▶ [Data shown]:
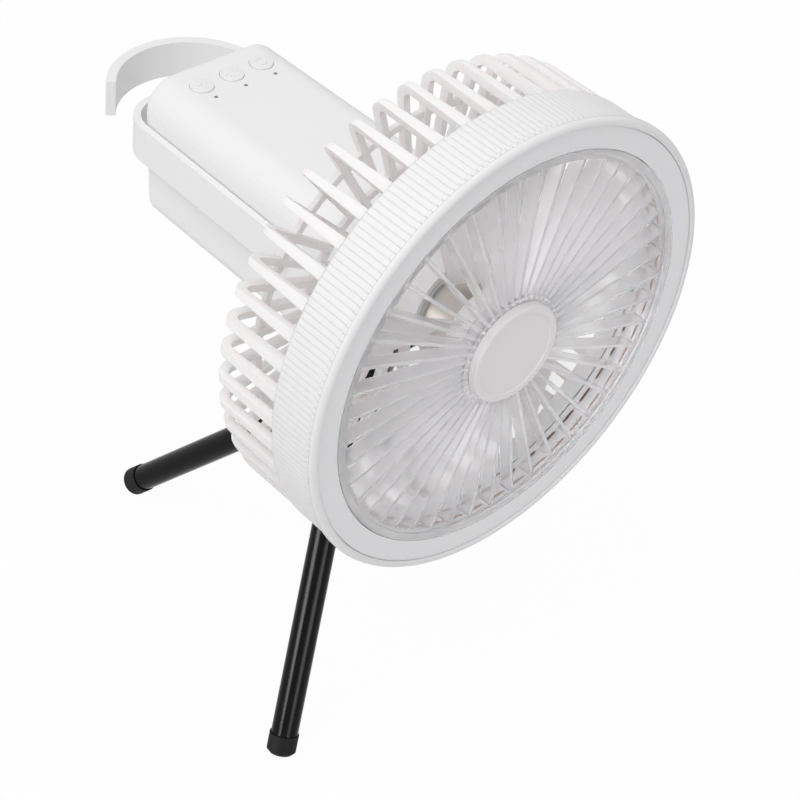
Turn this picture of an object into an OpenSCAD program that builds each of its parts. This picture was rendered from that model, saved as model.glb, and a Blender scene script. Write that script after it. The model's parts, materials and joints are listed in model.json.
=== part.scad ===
// Portable camping fan on a folding tripod.
// A ring-lit fan head with a ribbed clear grille and a finned rear cage, a battery housing behind it,
// a swinging stand bracket that carries a swivel hook, and a ball-head tripod below.
// Units are millimetres. +Z is up and the fan blows towards -Y. The origin lies on the ground,
// under the centre of the whole fan.

/* [Front ring] */
// Outer radius of the front rim
ring_r = 95; // [90:1:105]
// Depth of the ring, from its front edge to its rear edge
ring_depth = 23; // [22:0.5:28]
// How far the gripping band is set in from the front rim
band_step = 1; // [0.5:0.1:1.5]
// Depth of the front rim before the step down to the band
rim_depth = 3.5; // [3:0.5:6]
// Radius that rounds the front rim
rim_round = 2.4; // [1:0.2:2.6]
// Wall of the ring round its outside
ring_wall = 2.2; // [1.8:0.1:2.8]
// Thickness of the floor under the light
floor_t = 2; // [1.5:0.1:2.5]
// Depth of the light channel, from the front edge to its floor
channel_depth = 11; // [10:0.5:12]

/* [Ring light] */
// Radial width of the light window
light_w = 9; // [8:0.5:11]
// Thickness of the diffuser's front and of its two legs
diffuser_t = 1.8; // [1.2:0.1:2.2]
// How far the diffuser lies below the front edge
light_recess = 1; // [0.6:0.1:1.4]
// Thickness of the ring-shaped circuit board
board_t = 1.6; // [1:0.2:2]
// Number of light chips
chip_count = 36; // [12:1:48]
// Side of one light chip
chip_w = 2.8; // [2:0.2:3.2]
// Height of one light chip
chip_h = 0.8; // [0.5:0.1:1.2]

/* [Clear grille] */
// Number of radial ribs
rib_count = 45; // [30:1:54]
// Thickness of one rib
rib_t = 1.5; // [1:0.1:1.8]
// Depth of one rib along the fan's axis
rib_depth = 5.6; // [4:0.2:6]
// Radial width of the grille's outer frame
frame_w = 4.2; // [3.4:0.2:5]
// Wall of the grille's skirt
skirt_t = 1.8; // [1.4:0.1:2]
// Depth of the skirt that reaches into the ring
skirt_depth = 6; // [4:0.5:7]
// Radius of the round cap in the middle
cap_r = 20.5; // [18:0.5:22]
// How far the cap stands in front of the front edge
cap_proud = 1.4; // [0.8:0.1:2]
// Width of the cap's raised rim
cap_rim_w = 3; // [2:0.2:4]
// Depth of the cap's face below its raised rim
cap_dish = 0.6; // [0.3:0.1:0.8]
// Radius of the stem that holds the cap in the grille
cap_stem_r = 3; // [2:0.2:4]

/* [Rear cage] */
// Number of fins
fin_count = 48; // [36:12:60]
// Thickness of a fin where it leaves the ring
fin_t_front = 4.9; // [4:0.1:5.4]
// Thickness of a fin across the back
fin_t_rear = 2.4; // [2:0.1:3]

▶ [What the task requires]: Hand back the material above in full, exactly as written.

▶ [Reply]:
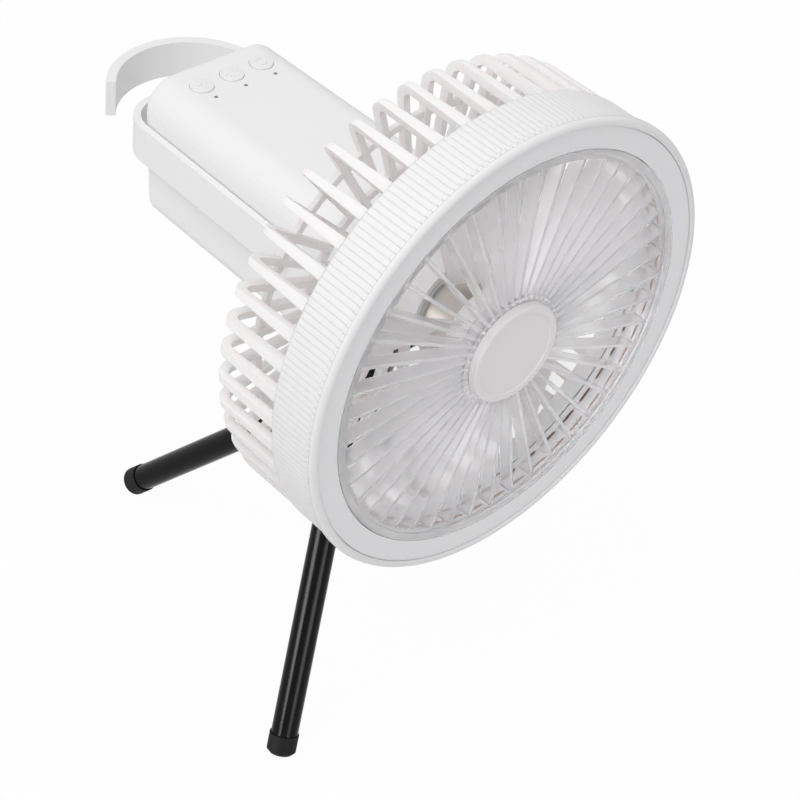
Turn this picture of an object into an OpenSCAD program that builds each of its parts. This picture was rendered from that model, saved as model.glb, and a Blender scene script. Write that script after it. The model's parts, materials and joints are listed in model.json.
=== part.scad ===
// Portable camping fan on a folding tripod.
// A ring-lit fan head with a ribbed clear grille and a finned rear cage, a battery housing behind it,
// a swinging stand bracket that carries a swivel hook, and a ball-head tripod below.
// Units are millimetres. +Z is up and the fan blows towards -Y. The origin lies on the ground,
// under the centre of the whole fan.

/* [Front ring] */
// Outer radius of the front rim
ring_r = 95; // [90:1:105]
// Depth of the ring, from its front edge to its rear edge
ring_depth = 23; // [22:0.5:28]
// How far the gripping band is set in from the front rim
band_step = 1; // [0.5:0.1:1.5]
// Depth of the front rim before the step down to the band
rim_depth = 3.5; // [3:0.5:6]
// Radius that rounds the front rim
rim_round = 2.4; // [1:0.2:2.6]
// Wall of the ring round its outside
ring_wall = 2.2; // [1.8:0.1:2.8]
// Thickness of the floor under the light
floor_t = 2; // [1.5:0.1:2.5]
// Depth of the light channel, from the front edge to its floor
channel_depth = 11; // [10:0.5:12]

/* [Ring light] */
// Radial width of the light window
light_w = 9; // [8:0.5:11]
// Thickness of the diffuser's front and of its two legs
diffuser_t = 1.8; // [1.2:0.1:2.2]
// How far the diffuser lies below the front edge
light_recess = 1; // [0.6:0.1:1.4]
// Thickness of the ring-shaped circuit board
board_t = 1.6; // [1:0.2:2]
// Number of light chips
chip_count = 36; // [12:1:48]
// Side of one light chip
chip_w = 2.8; // [2:0.2:3.2]
// Height of one light chip
chip_h = 0.8; // [0.5:0.1:1.2]

/* [Clear grille] */
// Number of radial ribs
rib_count = 45; // [30:1:54]
// Thickness of one rib
rib_t = 1.5; // [1:0.1:1.8]
// Depth of one rib along the fan's axis
rib_depth = 5.6; // [4:0.2:6]
// Radial width of the grille's outer frame
frame_w = 4.2; // [3.4:0.2:5]
// Wall of the grille's skirt
skirt_t = 1.8; // [1.4:0.1:2]
// Depth of the skirt that reaches into the ring
skirt_depth = 6; // [4:0.5:7]
// Radius of the round cap in the middle
cap_r = 20.5; // [18:0.5:22]
// How far the cap stands in front of the front edge
cap_proud = 1.4; // [0.8:0.1:2]
// Width of the cap's raised rim
cap_rim_w = 3; // [2:0.2:4]
// Depth of the cap's face below its raised rim
cap_dish = 0.6; // [0.3:0.1:0.8]
// Radius of the stem that holds the cap in the grille
cap_stem_r = 3; // [2:0.2:4]

/* [Rear cage] */
// Number of fins
fin_count = 48; // [36:12:60]
// Thickness of a fin where it leaves the ring
fin_t_front = 4.9; // [4:0.1:5.4]
// Thickness of a fin across the back
fin_t_rear = 2.4; // [2:0.1:3]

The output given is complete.